A 2015 report published by Neilsen indicated that a massive 70% of us are willing to pay more to consume eco-friendly goods. Awesome statistic, right? Unfortunately, it makes us easy targets for greenwashing. Because of this high demand for planet-friendly products, companies are falling over themselves to provide them … even if it's all just an illusion. Greenwashing is misleading and harmful but, as Ashley Gill, Director of Standards at Textile Exchange, points out, it's not always malicious. This type of fraud sometimes stems from a lack of education. "I think [greenwashing] is a lag between these brands knowing what's expected of them and knowing what they need to do about it."


Many organisations spend way more money marketing themselves as environmentally friendly than they do working to minimise their actual impact. Oil and gas companies, for example, often find themselves in hot water for making unsubstantiated claims, or for featuring glossy images of tree-planting initiatives and coral reefs on their brochures (landmarks often under threat due to mining). It seems they either don't learn, or don’t care, about how misleading and harmful their advertising is.


Recently, environmental organisation Earth Island Institute filed a lawsuit against Coca-Cola for falsely advertising that it was sustainable and environmentally friendly, despite being one of the largest plastic polluters in the world. A single look at their website showcased advertising campaigns riddled with greenwashing - think technicolour claims implying that our planet and people matter, or "investing in sustainable packaging platforms to reduce our carbon footprint". Ironic, considering the company ranked number one globally as the biggest plastic polluter … three years running.
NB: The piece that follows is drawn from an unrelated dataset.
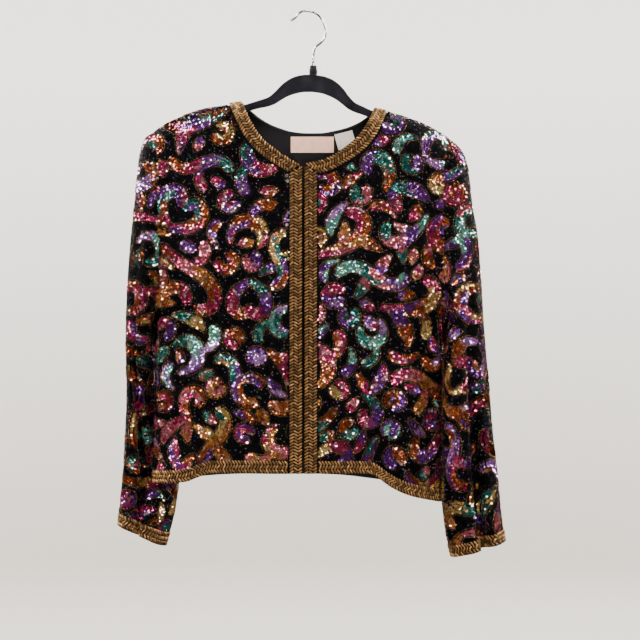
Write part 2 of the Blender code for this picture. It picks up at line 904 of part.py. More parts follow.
def hook_collar(material):
    """Collar on the hanger that the wire is pressed into."""
    foot = HANGER_TOP[1] + LAY
    profile = (
        (0.0, COLLAR_TOP - COLLAR_HOLE_DEPTH),
        (COLLAR_HOLE_RADIUS, COLLAR_TOP - COLLAR_HOLE_DEPTH),
        (COLLAR_HOLE_RADIUS, COLLAR_TOP),
        (COLLAR_NECK_RADIUS, COLLAR_TOP),
        (COLLAR_NECK_RADIUS, COLLAR_SHOULDER + COLLAR_SLOPE),
        (COLLAR_FOOT_RADIUS, COLLAR_SHOULDER),
        (COLLAR_FOOT_RADIUS, foot),
        (0.0, foot),
    )
    mesh = bmesh.new()
    centre_x = HANGER_TOP[0]
    poles = [mesh.verts.new((centre_x * MM, 0, z * MM)) for _, z in (profile[0], profile[-1])]
    rings = []
    for radius, z in profile[1:-1]:
        ring = []
        for n in range(COLLAR_SIDES):
            angle = 2 * math.pi * n / COLLAR_SIDES
            x = centre_x + radius * math.cos(angle)
            ring.append(mesh.verts.new((x * MM, radius * math.sin(angle) * MM, z * MM)))
        rings.append(ring)
    for k in range(COLLAR_SIDES):
        n = (k + 1) % COLLAR_SIDES
        mesh.faces.new((poles[0], rings[0][k], rings[0][n]))
        mesh.faces.new((poles[1], rings[-1][n], rings[-1][k]))
        for ring, following in zip(rings, rings[1:]):
            mesh.faces.new((ring[k], following[k], following[n], ring[n]))
    bmesh.ops.recalc_face_normals(mesh, faces=mesh.faces)
    return mesh_object("hook_collar", mesh, material)


def main():
    """Build every piece of the jacket and its hanger."""
    for item in list(bpy.data.objects):
        bpy.data.objects.remove(item)

    beaded = finish("beaded_cloth", (0.05, 0.035, 0.05), 0.35, 0.2)
    braid = finish("gold_braid", (0.42, 0.24, 0.06), 0.35, 0.8)
    lining = finish("black_lining", (0.015, 0.012, 0.014), 0.45)
    label_cloth = finish("label_cloth", (0.72, 0.47, 0.38), 0.8)
    tag_cloth = finish("tag_cloth", (0.75, 0.72, 0.68), 0.8)
    flock = finish("black_flock", (0.01, 0.01, 0.014), 0.95)
    chrome = finish("chrome_wire", (0.75, 0.76, 0.78), 0.18, 1.0)

    back, back_normals = back_halves()
    cloth_wall("back", [(back[side], back_normals[side]) for side in (RIGHT, LEFT)], beaded)
    lower = slice(NECK_ROWS, None)
    across = [
        np.concatenate((half[RIGHT][lower, ::-1], half[LEFT][lower, 1:]), axis=1)
        for half in (back, back_normals)
    ]
    hem_trim("hem_trim_back", *across, HEM_TRIM_END, 2 * PANEL_COLUMNS - HEM_TRIM_END, braid)

    for side in (RIGHT, LEFT):
        name = SIDE_NAMES[side]
        front, front_normals = front_panel(side)
        cloth_wall(f"front_{name}", [(front, front_normals)], beaded)
        front_trim(side, front, front_normals, braid)
        ends = (HEM_TRIM_START, PANEL_COLUMNS - HEM_TRIM_END)
        hem_trim(f"hem_trim_{name}", front, front_normals, *ends, braid)
        grid, normals = sleeve(side, front, back[side])
        cloth_wall(f"sleeve_{name}", [(tube(grid), tube(normals))], beaded)
        trim_wall(f"cuff_trim_{name}", tube(grid[-2:]), tube(normals[-2:]), braid)

    neck_trim(braid)
    back_lining(lining)
    label("neck_label", NECK_LABEL, label_cloth)
    label("care_tag", CARE_TAG, tag_cloth)
    hanger(flock)
    hook_collar(flock)
    hanger_hook(chrome)


main()
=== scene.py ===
"""Looks of a beaded evening jacket on its hanger: cloth, sequins, beads, braid and light.

The jacket's own sizes are in millimetres, as on a cutting table, and metres are made only when
a mesh is written. The front faces -Y and the wearer's left is +X.
"""

import logging
import math
from bisect import bisect_right
from collections import Counter
from collections.abc import Iterable, Sequence
from dataclasses import dataclass, field
from enum import Enum
from typing import NamedTuple

import bmesh
import bpy
import numpy as np
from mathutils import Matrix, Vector, kdtree


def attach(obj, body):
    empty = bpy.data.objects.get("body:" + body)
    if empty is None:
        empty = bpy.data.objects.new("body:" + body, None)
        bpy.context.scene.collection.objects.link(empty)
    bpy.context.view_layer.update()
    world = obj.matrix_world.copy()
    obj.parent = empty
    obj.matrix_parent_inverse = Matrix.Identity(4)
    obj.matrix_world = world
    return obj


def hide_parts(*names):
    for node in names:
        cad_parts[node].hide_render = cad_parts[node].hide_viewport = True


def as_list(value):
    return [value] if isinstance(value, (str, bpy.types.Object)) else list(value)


LOG = logging.getLogger("jacket")
Item = bpy.types.Object
Material = bpy.types.Material
Socket = bpy.types.NodeSocket

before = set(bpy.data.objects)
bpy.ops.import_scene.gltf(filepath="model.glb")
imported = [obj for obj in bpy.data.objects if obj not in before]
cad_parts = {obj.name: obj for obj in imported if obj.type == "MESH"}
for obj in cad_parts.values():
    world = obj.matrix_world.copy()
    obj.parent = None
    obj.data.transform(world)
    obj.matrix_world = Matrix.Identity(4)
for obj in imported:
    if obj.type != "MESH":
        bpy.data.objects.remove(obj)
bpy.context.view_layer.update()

MM = 0.001
FRONT = -1
BACK = 1
RIGHT = -1
LEFT = 1
SIDE_NAMES = {RIGHT: "right", LEFT: "left"}

CLOTH = 2.0
SEAM = 0.4
LAY = 0.3
CENTRE_X = -8.0
FRONT_GAP = 1.6
SECTION_ROUNDNESS = 2.6
SHOULDER_DROP = 45.0
UNDERARM_Z = -432.0
TRIM_WIDTH = 17.0
NECK_TRIM_LIFT = 1.0
MITRE_DROP = 9.5
BODY_AXIS = (CENTRE_X, 0.0, -420.0)
SMOOTH_ANGLE = 50.0

ARM_ROWS = 12
BODY_ROWS = 7
NECK_ROWS = 8
PANEL_ROWS = ARM_ROWS + BODY_ROWS + 1
PANEL_COLUMNS = 12
FINE = 4


class Level(NamedTuple):
    """Half widths and depths of the body at a height."""

    z: float
    right: float
    left: float
    front: float
    back: float


class Place(NamedTuple):
    """A point of an outline in the front view."""

    x: float
    z: float


class ArmLevel(NamedTuple):
    """Where the armhole seams stand, seen from the front."""

    z: float
    right: float
    left: float


class Fold(NamedTuple):
    """A soft lengthwise fold of the body: outward at +depth, inward at -depth."""

    face: int
    x: float
    lean: float
    width: float
    depth: float
    top: float


class Ring(NamedTuple):
    """A section of a sleeve, from its outer point to its inner point, with its depths."""

    out_x: float
    out_z: float
    in_x: float
    in_z: float
    y: float
    front: float
    back: float
    shear: float
    crease: float


def table(kind: type, *rows: tuple) -> tuple:
    """Table whose rows are all named tuples of one kind."""
    return tuple(kind(*row) for row in rows)


BODY = table(
    Level,
    (-680, 206, 189, 47, 40), (-640, 206, 189, 49, 41), (-560, 205, 189, 51, 42),
    (-480, 206, 190, 52, 43), (-432, 207, 198, 52, 44), (-385, 230, 222, 51, 44),
    (-300, 253, 247, 49, 43), (-215, 256, 250, 43, 37), (-120, 260, 255, 34, 28),
)
SHOULDER_RIDGE = table(
    Place,
    (-214, -167.5), (-207, -161), (-184, -148.5), (-154, -136.5), (-120, -130), (-93, -126),
    (-40, -122), (40, -124), (89, -134.2), (110, -139.0), (143, -149.5), (173, -163), (191, -175),
)
FRONT_NECKLINE = table(
    Place,
    (-93, -126), (-88.5, -135), (-82.4, -148), (-72.9, -165.2), (-61, -180.2), (-46.8, -192.1),
    (-29.3, -204), (-10, -213.5), (-3.6, -212.5), (18.6, -207.1), (34.4, -199.5), (52.6, -186.7),
    (65.3, -175.4), (75.6, -161.2), (84.3, -146), (89, -134.2),
)
BACK_NECKLINE = table(
    Place,
    (-93, -126), (-86, -131), (-69.7, -143), (-55.5, -151), (-41, -156.5), (-25, -161),
    (-5, -163), (15, -163), (32, -160.5), (50, -156.5), (64, -151.5), (80, -142.5), (89, -134.2),
)
FRONT_HEM = table(
    Place,
    (-214, -648), (-168, -644), (-150, -637), (-132, -632), (-60, -631), (-8, -632), (60, -631.5),
    (84, -633), (97, -641), (110, -650), (136, -662), (181, -674),
)
BACK_HEM = table(
    Place,
    (-214, -648), (-120, -641), (-8, -640), (100, -648), (181, -674),
)
ARM_SEAM = table(
    ArmLevel,
    (-432, -215, 190), (-420, -212.5, 188), (-395, -207.5, 184.3), (-345, -204.3, 181.6),
    (-260, -204, 181.5), (-215, -206, 183), (-174, -210.5, 190), (-164, -213, 192),
)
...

What greenwashing often boils down to is a lack of understanding around labels, certifications and eco-lingo. We place a lot of faith in what we see advertised, hoping that it’s been vetted by consumer-watch dogs (or the brand itself). However most of the time companies are only called out on greenwashing once the advertisement has done its damage, meaning it’s up to us to stay alert and identify this shady behaviour ourselves. What to look out for? We’ve got a checklist on the way ...


The term ‘greenwashing’ was first coined way back in 1986. In an essay exploring a Fiji-based hotel’s towel reuse marketing, prominent environmentalist Jay Westervelt discovered that the hotel was falsely labelling themselves as environmentally friendly. While encouraging vacationers to help protect the ocean through towel reuse, the hotel was actively clearing more land nearby to expand their hotel. He labelled the deceit “greenwashing”, and we’ve been using the word ever since.